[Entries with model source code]

* * * * * * * * *

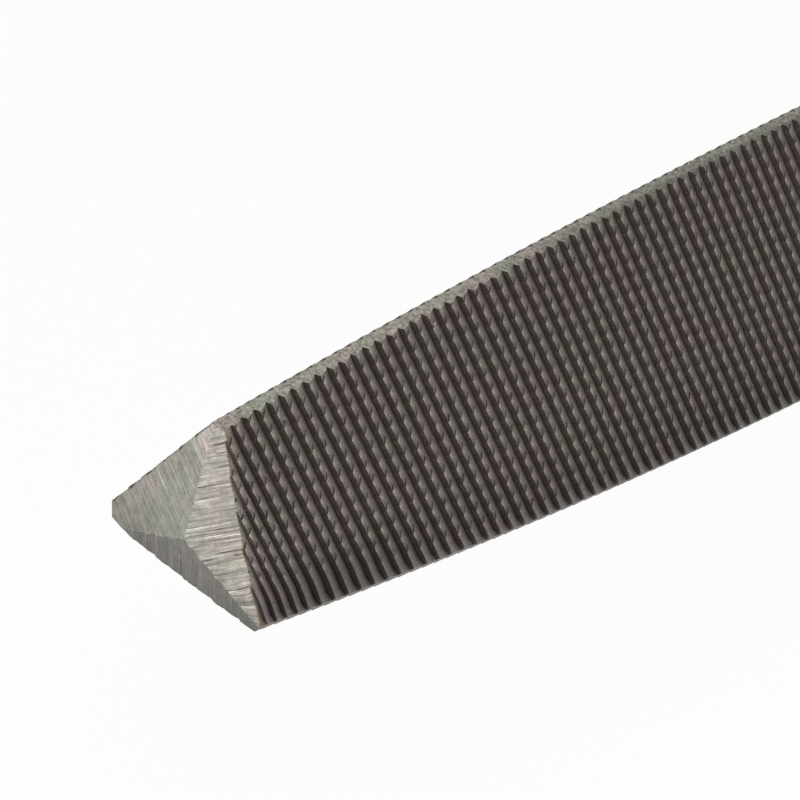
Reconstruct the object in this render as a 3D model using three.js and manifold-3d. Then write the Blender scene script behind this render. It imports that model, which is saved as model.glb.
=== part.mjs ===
// Triangular hand file: a three-sided steel file with ground tip, cut teeth and tang,
// in a turned wooden handle whose nose is held by a steel ferrule.
//
// Millimetres. The file's axis is X, from the middle of the handle's butt towards the tip.
// One edge of the triangle points up, so one cut face looks straight down.

import * as THREE from 'three';
import { mergeVertices } from 'three/addons/utils/BufferGeometryUtils.js';
import Module from 'manifold-3d';

const wasm = await Module();
wasm.setup();

// Body of the file. A side is measured between the sharp corners that its faces would meet in.
const bodyLength = 150;
const bodySide = 11.65;
const tipSide = 8.3;
const taperLength = 38.3;
const plainHeel = 5;

// Ground tip, a low three-sided point that is a little off centre
const tipHeight = 0.78;
const tipShiftY = 0.35;
const tipShiftZ = -0.19;

// Teeth. Rows lean back from one edge of each face to the next
const toothPitch = 0.625;
const toothDepth = 0.2;
const toothFrontShare = 0.18;
const rowAngleDeg = 70.9;
const firstRow = 0.395;
const arrisLand = 0.15;

// Shoulder and tang
const shoulderLength = 7;
const tangLength = 50;
const tangRootSide = 7.4;
const tangRootFlat = 1.7;
const tangEndSide = 4.2;
const tangEndFlat = 1.1;
const tangPointLength = 2;
const tangPointShare = 0.5;
const shoulderSteps = 5;

// Handle, measured from its butt
const handleLength = 100;
const buttFlatRadius = 6.5;
const buttRoundLength = 9;
const gripRadius = 13.2;
const gripPlace = 22;
const waistRadius = 10.2;
const waistPlace = 56;
const swellRadius = 11.4;
const swellPlace = 76;
const collarStep = 0.35;
const profileSteps = 10;
const roundSteps = 6;
const handleSides = 48;

// Ferrule, a drawn tube with its front edge turned in over the wood
const ferruleLength = 14;
const ferruleRadius = 9;
const ferruleWall = 0.8;
const ferruleTaper = 0.5;
const lipWidth = 2;
const lipRound = 0.9;
const lipSteps = 4;

// Gaps between pieces, and what a cutter runs past the face that it starts from
const clearance = 0.3;
const boreBottomGap = 0.5;
const overrun = 1;
const weldDistance = 0.00001;

const faceCount = 3;
const faceTurn = 2 * Math.PI / faceCount;
const halfCorner = Math.PI / 6;
const rowLean = 1 / Math.tan(THREE.MathUtils.degToRad(rowAngleDeg));

// A tooth gap runs out on the flattened edge of the bar, so the flat is two run-outs and a land
const runOut = toothDepth / Math.cos(halfCorner);
const arrisFlat = arrisLand + 2 * runOut;

const ferruleMouth = handleLength + clearance + ferruleWall;
const shoulderEnd = ferruleMouth + clearance;
const tipPlane = shoulderEnd + shoulderLength + bodyLength;

const steel = new THREE.MeshStandardMaterial({ color: 0x6e6a66, roughness: 0.45, metalness: 1 });
const bandSteel = new THREE.MeshStandardMaterial({ color: 0xb9b6ae, roughness: 0.3, metalness: 1 });
const beech = new THREE.MeshStandardMaterial({ color: 0xc08a52, roughness: 0.4, metalness: 0 });

// Side of the triangle at a distance from the tip: it swells along a parabola, then stays
function sideAt(distance) {
  const left = Math.max(0, 1 - distance / taperLength);
  return bodySide - (bodySide - tipSide) * left * left;
}

// Point of the bar's surface near one end of a face. The face is the one that looks up and to
// +Y before it is turned by turn steps; end is 1 at its upper edge and -1 at its lower one.
function edgePoint(distance, side, flat, depth, end, turn) {
  const across = end * (side / 2 - flat + depth * Math.tan(halfCorner));
  const out = side / 2 * Math.tan(halfCorner) - depth;
  const lookY = Math.cos(halfCorner);
  const lookZ = Math.sin(halfCorner);
  const point = new THREE.Vector3(
    tipPlane - distance,
    out * lookY - across * lookZ,
    out * lookZ + across * lookY,
  );
  return point.applyAxisAngle(new THREE.Vector3(1, 0, 0), -turn * faceTurn);
}

// Distance from the tip at which a leaning row reaches one end of its face
function rowEnd(row, end, depth) {
  let distance = row;
  for (let pass = 0; pass < 8; pass += 1) {
    const across = sideAt(distance) / 2 - arrisFlat + depth * Math.tan(halfCorner);
    distance = row - end * across * rowLean;
  }
  return distance;
}

// The rows of one face from tip to heel, as [place on the middle line, depth]: a gap's bottom,
// then the crest of the tooth behind it. A tooth is steep in front and slopes down behind.
function toothRows() {
  const reach = bodySide / 2 * rowLean;
  const start = Math.floor((-overrun - tipHeight - reach) / toothPitch);
  const last = bodyLength - plainHeel - reach;
  const rows = [];
  for (let row = firstRow + start * toothPitch; row < last; row += toothPitch) {
    rows.push([row, toothDepth]);
    rows.push([row + toothPitch * toothFrontShare, 0]);
  }
  return rows;
}

// Plain cross-sections behind the teeth, as [distance from the tip, side, flat]
function plainSections() {
  const list = [[bodyLength, bodySide, arrisFlat]];
  for (let step = 1; step <= shoulderSteps; step += 1) {
    const along = step / shoulderSteps;
    const eased = (1 - Math.cos(Math.PI * along)) / 2;
    list.push([
      bodyLength + shoulderLength * along,
      THREE.MathUtils.lerp(bodySide, tangRootSide, eased),
      THREE.MathUtils.lerp(arrisFlat, tangRootFlat, eased),
    ]);
  }
  const end = bodyLength + tangLength;
  list.push([end - tangPointLength, tangEndSide, tangEndFlat]);
  list.push([end, tangEndSide * tangPointShare, tangEndFlat * tangPointShare]);
  return list;
}

// Two long edges of each face, as lists of points from tip to tang
function faceEdges(rows, sections, grow) {
  const edges = [];
  for (let turn = 0; turn < faceCount; turn += 1) {
    const pair = [1, -1].map((end) => {
      const points = rows.map(([row, depth]) => {
        const distance = rowEnd(row, end, depth);
        return edgePoint(distance, sideAt(distance), arrisFlat, depth, end, turn);
      });
      for (const [distance, side, flat] of sections) {
        const grownSide = side + 2 * grow / Math.tan(halfCorner);
        const grownFlat = flat + grow / Math.cos(halfCorner);
        points.push(edgePoint(distance, grownSide, grownFlat, 0, end, turn));
      }
      return points;
    });
    edges.push(pair);
  }
  return edges;
}

// A closed bar from its faces' edges: three ruled faces, three flattened edges and two ends
function barGeometry(edges) {
  const corners = [];
  const put = (...points) => corners.push(...points);
  const last = edges[0][0].length - 1;
  const front = new THREE.Vector3();
  const back = new THREE.Vector3();
  for (const [upper, lower] of edges) {
    front.add(upper[0]).add(lower[0]);
    back.add(upper[last]).add(lower[last]);
    for (let i = 0; i < last; i += 1) {
      put(upper[i], lower[i], upper[i + 1]);
      put(lower[i], lower[i + 1], upper[i + 1]);
    }
  }
  front.divideScalar(2 * faceCount);
  back.divideScalar(2 * faceCount);
  for (let turn = 0; turn < faceCount; turn += 1) {
    const [upper, lower] = edges[turn];
    const next = edges[(turn + 1) % faceCount][0];
    let i = 0;
    let j = 0;
    while (i < last || j < last) {
      const stepLower = j === last || (i < last && lower[i + 1].x > next[j + 1].x);
      if (stepLower) {
        put(lower[i], next[j], lower[i + 1]);
        i += 1;
      } else {
        put(next[j], next[j + 1], lower[i]);
        j += 1;
      }
    }
    put(front, lower[0], upper[0], front, next[0], lower[0]);
    put(back, upper[last], lower[last], back, lower[last], next[last]);
  }
  return new THREE.BufferGeometry().setFromPoints(corners);
}

// Merges shared corners and drops triangles that have collapsed to a line
function weld(geometry) {
  geometry.deleteAttribute('normal');
  geometry.deleteAttribute('uv');
  const welded = mergeVertices(geometry, weldDistance);
  const index = [];
  for (let i = 0; i < welded.index.count; i += 3) {
    const [a, b, c] = [0, 1, 2].map((corner) => welded.index.getX(i + corner));
    if (a !== b && b !== c && c !== a) {
      index.push(a, b, c);
    }
  }
  welded.setIndex(index);
  return welded;
}

function toSolid(geometry) {
  const welded = weld(geometry);
  return new wasm.Manifold(new wasm.Mesh({
    numProp: 3,
    vertProperties: new Float32Array(welded.attributes.position.array),
    triVerts: new Uint32Array(welded.index.array),
  }));
}

function toGeometry(solid) {
  const { vertProperties, triVerts } = solid.getMesh();
  const geometry = new THREE.BufferGeometry();
  geometry.setAttribute('position', new THREE.BufferAttribute(vertProperties, 3));
  geometry.setIndex(new THREE.BufferAttribute(triVerts, 1));
  geometry.computeVertexNormals();
  return geometry;
}

// What the tip is ground out of: a three-sided point whose slopes run to the corners of the
// bar's end and on past them, then straight back beyond the tang
function tipEnvelope() {
  const apex = new THREE.Vector3(tipPlane + tipHeight, tipShiftY, tipShiftZ);
  const spread = 2 * bodySide / tipSide;
  const backX = tipPlane - bodyLength - tangLength - overrun;
  const ring = [];
  for (let turn = 0; turn < faceCount; turn += 1) {
    const corner = edgePoint(0, tipSide, 0, 0, 1, turn);
    ring.push(corner.sub(apex).multiplyScalar(spread).add(apex));
  }
  const corners = [];
  const rear = ring.map((point) => new THREE.Vector3(backX, point.y, point.z));
  for (let turn = 0; turn < faceCount; turn += 1) {
    const next = (turn + 1) % faceCount;
    corners.push(apex, ring[next], ring[turn]);
    corners.push(ring[turn], ring[next], rear[turn]);
    corners.push(ring[next], rear[next], rear[turn]);
  }
  corners.push(rear[0], rear[1], rear[2]);
  return new THREE.BufferGeometry().setFromPoints(corners);
}

function fileBlade() {
  const bar = toSolid(barGeometry(faceEdges(toothRows(), plainSections(), 0)));
  return toGeometry(bar.intersect(toSolid(tipEnvelope())));
}

// Turned outline of the handle, from the middle of the butt to the middle of the nose
function handleOutline() {
  const seat = ferruleRadius - ferruleWall - clearance;
  const collarPlace = handleLength - ferruleLength + ferruleWall;
  const points = [new THREE.Vector2(0, 0)];
  const roundHeight = gripRadius - buttFlatRadius;
  for (let step = 0; step < roundSteps; step += 1) {
    const angle = Math.PI / 2 * step / roundSteps;
    points.push(new THREE.Vector2(
      buttFlatRadius + roundHeight * Math.sin(angle),
      buttRoundLength * (1 - Math.cos(angle)),
    ));
  }
  const swells = [
    [buttRoundLength, gripRadius],
    [gripPlace, gripRadius],
    [waistPlace, waistRadius],
    [swellPlace, swellRadius],
    [collarPlace, ferruleRadius + collarStep],
  ];
  for (let part = 0; part < swells.length - 1; part += 1) {
    const [fromPlace, fromRadius] = swells[part];
    const [toPlace, toRadius] = swells[part + 1];
    const steps = fromRadius === toRadius ? 1 : profileSteps;
    for (let step = 0; step < steps; step += 1) {
      const along = step / steps;
      const eased = (1 - Math.cos(Math.PI * along)) / 2;
      points.push(new THREE.Vector2(
        THREE.MathUtils.lerp(fromRadius, toRadius, eased),
        THREE.MathUtils.lerp(fromPlace, toPlace, along),
      ));
    }
  }
  points.push(new THREE.Vector2(ferruleRadius + collarStep, collarPlace));
  points.push(new THREE.Vector2(seat, collarPlace));
  points.push(new THREE.Vector2(seat - ferruleTaper, handleLength));
  points.push(new THREE.Vector2(0, handleLength));
  return points;
}

// A shape turned about X from points given as radius and place along the axis
function turned(points, sides) {
  const geometry = new THREE.LatheGeometry(points, sides);
  geometry.rotateZ(-Math.PI / 2);
  return geometry;
}

// Blind hole burnt in by the tang: the tang's own shape with a clearance all round
function tangHole() {
  const sections = plainSections().slice(shoulderSteps);
  const [endDistance, endSide, endFlat] = sections[sections.length - 1];
  sections[sections.length - 1] = [endDistance + boreBottomGap, endSide, endFlat];
  return toSolid(barGeometry(faceEdges([], sections, clearance)));
}

function handle() {
  const wood = toSolid(turned(handleOutline(), handleSides));
  return toGeometry(wood.subtract(tangHole()));
}

// Wall of the ferrule, open at the back and with the lip turned in over the wood's nose
function ferruleOutline() {
  const back = handleLength - ferruleLength + ferruleWall + clearance;
  const inner = ferruleRadius - ferruleWall;
  const points = [
    new THREE.Vector2(inner, back),
    new THREE.Vector2(ferruleRadius, back),
  ];
  const centre = ferruleRadius - ferruleTaper - lipRound;
  for (let step = 0; step <= lipSteps; step += 1) {
    const angle = Math.PI / 2 * step / lipSteps;
    points.push(new THREE.Vector2(
      centre + lipRound * Math.cos(angle),
      ferruleMouth - lipRound * (1 - Math.sin(angle)),
    ));
  }
  const lipInner = inner - ferruleTaper - lipWidth;
  points.push(new THREE.Vector2(lipInner, ferruleMouth));
  points.push(new THREE.Vector2(lipInner, handleLength + clearance));
  points.push(new THREE.Vector2(inner - ferruleTaper, handleLength + clearance));
  points.push(new THREE.Vector2(inner, back));
  return points;
}

function ferrule() {
  return toGeometry(toSolid(turned(ferruleOutline(), handleSides)));
}

function mesh(name, geometry, material) {
  const result = new THREE.Mesh(geometry, material);
  result.name = name;
  return result;
}

const group = new THREE.Group();
group.add(mesh('file_blade', fileBlade(), steel));
group.add(mesh('ferrule', ferrule(), bandSteel));
group.add(mesh('handle', handle(), beech));

export default group;
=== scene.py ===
import math

import bpy
import numpy as np
from mathutils import Matrix, Vector
from mathutils.geometry import delaunay_2d_cdt


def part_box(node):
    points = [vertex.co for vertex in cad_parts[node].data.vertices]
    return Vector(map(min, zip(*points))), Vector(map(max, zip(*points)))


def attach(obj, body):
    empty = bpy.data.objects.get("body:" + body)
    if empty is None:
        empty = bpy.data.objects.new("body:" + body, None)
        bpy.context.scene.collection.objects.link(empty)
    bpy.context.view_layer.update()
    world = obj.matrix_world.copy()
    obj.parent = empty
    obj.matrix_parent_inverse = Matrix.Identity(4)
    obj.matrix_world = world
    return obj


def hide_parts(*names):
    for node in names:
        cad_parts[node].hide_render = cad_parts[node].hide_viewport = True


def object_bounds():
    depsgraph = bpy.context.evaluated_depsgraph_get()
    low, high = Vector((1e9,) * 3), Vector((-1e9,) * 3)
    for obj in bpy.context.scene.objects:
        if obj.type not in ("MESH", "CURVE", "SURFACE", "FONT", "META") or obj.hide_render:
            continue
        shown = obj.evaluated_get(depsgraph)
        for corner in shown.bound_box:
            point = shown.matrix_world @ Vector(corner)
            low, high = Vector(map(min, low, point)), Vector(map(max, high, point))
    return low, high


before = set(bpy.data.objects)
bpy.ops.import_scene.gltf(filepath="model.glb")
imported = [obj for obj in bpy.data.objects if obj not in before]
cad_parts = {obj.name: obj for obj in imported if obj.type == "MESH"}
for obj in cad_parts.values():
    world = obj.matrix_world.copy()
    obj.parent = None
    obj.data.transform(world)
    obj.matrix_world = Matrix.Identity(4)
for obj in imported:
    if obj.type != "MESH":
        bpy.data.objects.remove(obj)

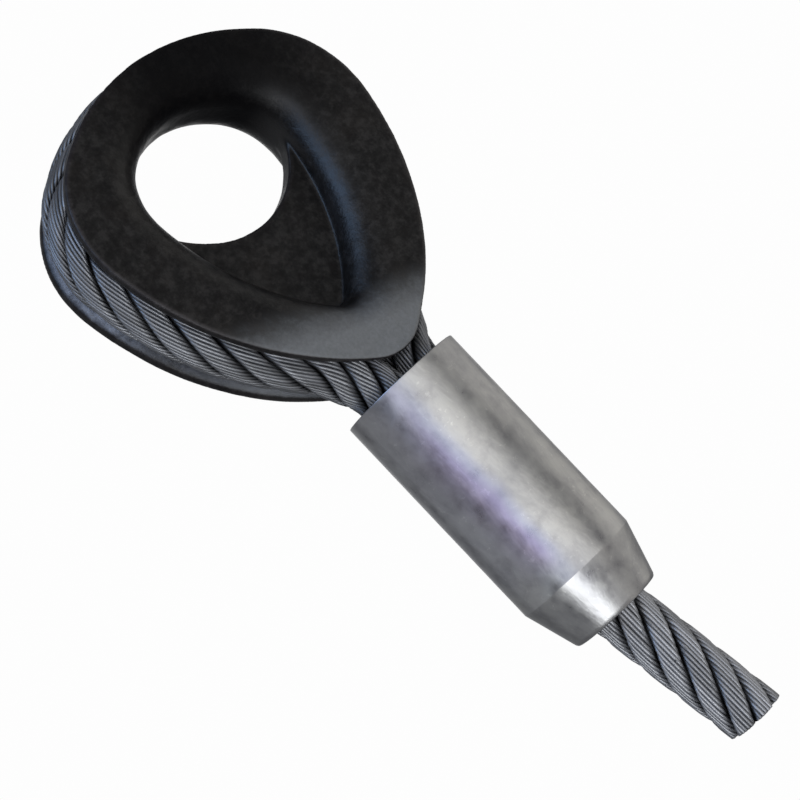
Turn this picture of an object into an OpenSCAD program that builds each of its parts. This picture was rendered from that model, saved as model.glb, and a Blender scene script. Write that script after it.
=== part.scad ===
// Wire rope eye on a solid thimble, closed by a pressed sleeve, with a free tail.
// The eye lies in the XZ plane with its crown up (+z) and its tip down; y runs across the
// thimble. The sleeve is centred on the z axis below the tip. The tail leans towards +x.

/* [Thimble] */
// Height of the flange edge above the origin, at the middle of the crown
crown_top = 53.8; // [50:0.1:58]
// Radius of the crown arc of the flange edge
crown_r = 97.2; // [85:0.1:110]
// Turning angle where the crown arc ends
crown_a = 34.7; // [30:0.1:40]
// Radius of the shoulder arcs of the flange edge
shoulder_r = 47; // [44:0.1:50]
// Turning angle where the shoulder arc ends
shoulder_a = 100; // [97:0.1:103]
// Radius of the two long side arcs of the flange edge
side_r = 129.8; // [120:0.1:140]
// Turning angle where the side arc ends and the tip arc starts
side_a = 150; // [146:0.1:153]
// Width of the thimble across its two cheeks
thimble_w = 43.4; // [42:0.1:48]
// Radius of the rounded flange edge
flange_round = 1.0; // [0.6:0.1:2]
// Depth from the flange edge to the rope centre
rope_inset = 7.3; // [6:0.1:8]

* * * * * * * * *

= Exercise description =
Lines of the listing that contain the word "high" are to be counted; report only their number.

= Task output =
3